Australians in Britain have been intrigued to see the headline ‘Rudd apologises to Abbott’. This is government minister Amber Rudd’s mea culpa for calling Shadow Home Secretary Diane Abbott ‘coloured’, rather than the latest PC term, ‘of colour’. Rod Liddle in the Sunday Times, noting that previously approved terms such as ‘black’ and ‘Afro-Carribean’ are now also considered offensive, suggests appointing a nomenclature tsar to send out a daily email update on the latest acceptable terms.
One of the few issues to attract significant media coverage other than Brexit is the knife crime epidemic – 41 murders so far this year. The crisis has raised further questions over Theresa May’s judgment. When she was Home Secretary, she argued that police ‘stop and search’ disproportionately targeted the black community and damaged race relations and so restricted the practice. This, combined with the government’s slashing of 21,000 police, has contributed to the lawlessness. May is said to be resisting Home Secretary Sajid Javid’s pressure to reverse the restrictions on police powers. Chancellor Philip Hammond has responded to criticism that there aren’t enough police on the streets by saying they should reconfigure priorities. The normally awful Hammond has a point given that the police have found time to expand their operations into pursuing ‘non-crime hate incidents’ on social media.
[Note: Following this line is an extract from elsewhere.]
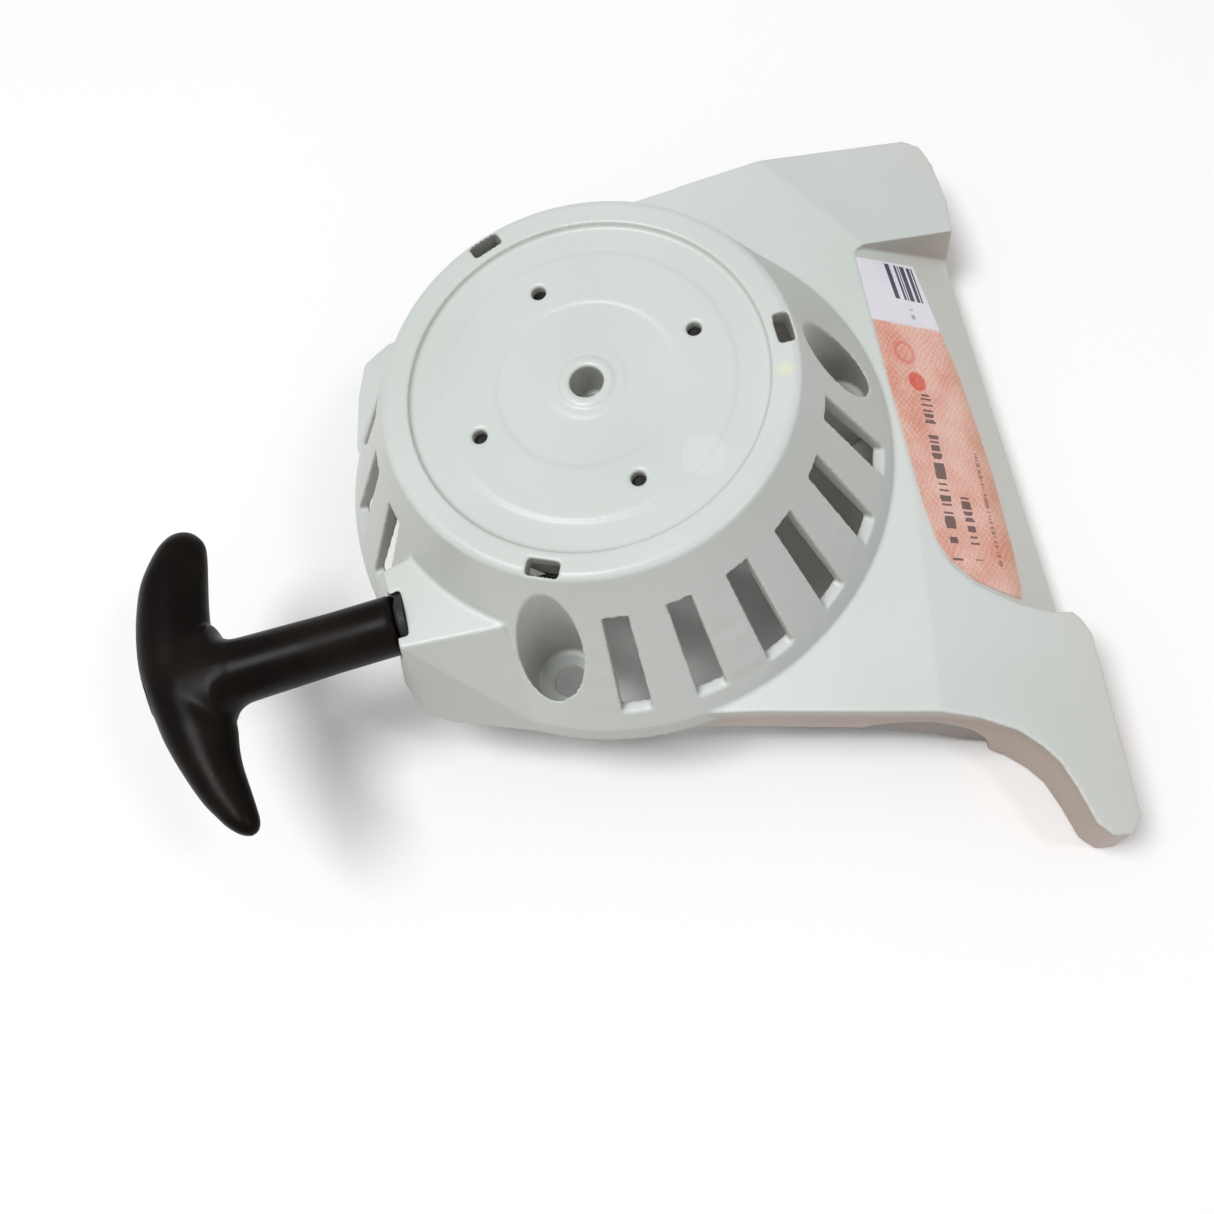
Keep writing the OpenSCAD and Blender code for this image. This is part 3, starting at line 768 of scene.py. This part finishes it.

The UK’s net migration figure for 2018 is revealed as 273,000 and May’s detractors also remind us that as Home Secretary and as prime minister she has said repeatedly that the government’s goal is to reduce net migration to the tens rather than the hundreds of thousands – which it’s never achieved. The population of the UK – about the size of Victoria – is now 66.9 million, 3.6 million more than when David Cameron came to power in 2010. So it’s all the more miraculous that large parts of the country are protected by national parks. We revisit one of our favourites, the Yorkshire Dales. Driving from the south, the vast Sheffield-Leeds-Bradford conurbation suddenly gives way to the bucolic loveliness of the dales and their ancient stone-built villages, the setting for the 1970s BBC television series All Creatures Great and Small. We also visit Batemans in Sussex, the 17th century house where Rudyard Kipling lived. His enthusiasm for the British cause in the First World War led him to pull strings so that his only son John, rejected for poor eyesight, could serve in the army. He was killed in action. Devastated, Kipling joined the Imperial (now Commonwealth) War Graves Commission and selected the moving words from Ecclesiastes ‘Their Name Liveth for Evermore’ for Stones of Remembrance. He also suggested ‘Known Unto God’ for the gravestones of unidentified servicemen, words used on the tomb of the unknown soldier at the Australian War Memorial and which the Memorial’s Council bizarrely tried in 2013 to replace with words from a Paul Keating speech – an effort vetoed by then-PM Tony Abbott.
There’s yet further grim evidence that May’s government is Conservative in name only. Cabinet minister Michael Gove appears to be channelling GetUp! in wanting to see the end of private schools and to ban people from using open fires. ‘Refugees’ continue to arrive on the English coast from France, confident they’ll be able to stay. And 400 British jihadists are allowed to return from the Middle East, but only forty are prosecuted. So the main reaction to a rare tough decision – Home Secretary Sajid Javid’s stripping would-be returning Isis volunteer Shamima Begum of her British citizenship – is one of surprise.
And signs accumulate that the Royal Family is also succumbing to the ‘woke’ zeitgeist. ‘Princess PC’ the Duchess of Sussex has backed a campaign by black academics and students to ‘decolonise’ university curricula and is said to be interested in fluid approaches to gender. Meanwhile a former presidential campaign adviser to Hillary Clinton has been chosen to run the Sussexes’ new media team.